The owners of these plantations were, almost without exception, Democrats.
Before the Civil War, slave-owning Democrats used black bodies to massively increase the number of votes they got in Congress and the Electoral College. Because of the Three-Fifths Compromise, a single Democrat in Georgia who owned 5 slaves got 4 times the representation as a single white abolitionist in Pennsylvania—who didn’t own any.
So for the Democrats, it has always been about using black bodies for political power. How they are used may vary, but the plantation model remains a constant—even today.
Despite the fact that blacks are no longer enslaved, many black children barely learn to read in poorly performing schools, our families are often shattered by misguided welfare policies, and if we try to escape, we still face punishment.
Of course, the plantations of the 21st century are, not physical, they are virtual.
The owners of these plantations are once again, almost without exception, Democrats.
Think about it—what today are certain areas of Chicago, Baltimore, Detroit, St. Louis, Atlanta, Milwaukee, and Philadelphia—all run for decades by Democrats—but virtual plantations? Many who live in these areas are largely, if not totally, dependent on their masters, the politicians, for their food, housing, and health care.
It’s hardly a fair exchange. The politicians become wealthy. The residents become vote slaves—sustained (just barely) by government transfer payments.

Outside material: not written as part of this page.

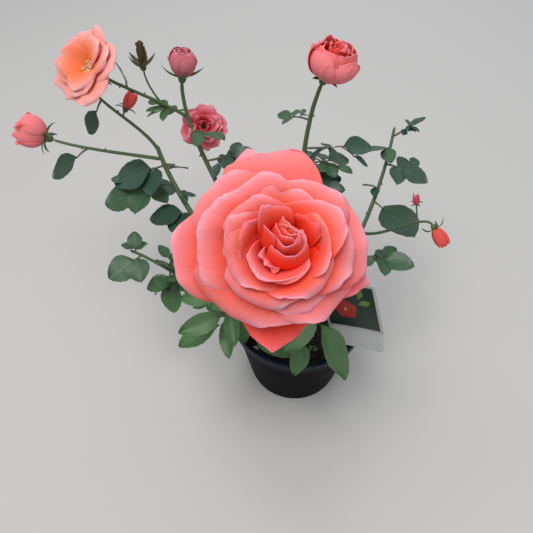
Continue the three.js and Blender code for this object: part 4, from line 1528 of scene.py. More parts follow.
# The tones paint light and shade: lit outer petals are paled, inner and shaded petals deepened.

And just like the plantations of yesteryear, which demanded a consistent breakdown of the black family to reinforce its system of buying and selling slaves, Democrats today incentivize similar family corrosion through their policies, fostering dependence—not on mom and dad—but on the government. To give just one example, virtually every inner-city school provides free breakfast and lunch. Sounds generous, but, what it really does is remove the traditional responsibility from parents by handing it over to the state.
Yet many do break free from this oppressive system. Like the fugitive slave, Frederick Douglass once did, they run toward a better life.
But leaving the plantation still entails great risk. Of course today it’s not the whip or the lash, it’s libel and slander. The purpose is to bring black conservatives within an inch of their professional and sometimes personal lives—a warning that rebellion will not be tolerated.
Don’t believe it? Just ask Dr. Ben Carson, Hoover Institution economist Thomas Sowell, or Supreme Court Justice Clarence Thomas, to cite three prominent examples.
Carson, one of the most celebrated brain surgeons of the modern era, has been called “stupid” by the legacy media because he has conservative political views.
Thomas Sowell, who went to Harvard and taught at Cornell, Amherst, and UCLA, and may be the nation’s most brilliant economist, has largely been ignored while many lesser lights have been celebrated.
Clarence Thomas, one of the luminous legal minds of our time, was the victim of a massive smear campaign during his nomination to the Supreme Court. Because of his conservative views, his reputation was dragged through the media mud.
This is how he described the experience.
“It is a high-tech lynching for uppity blacks who in any way deign to think for themselves, to do for themselves, to have different ideas, and it is a message that unless you kowtow to an old order, this is what will happen to you. You will be lynched, destroyed, caricatured…rather than hung from a tree.”
Today’s plantation owners will do anything to hold onto what they see as their property.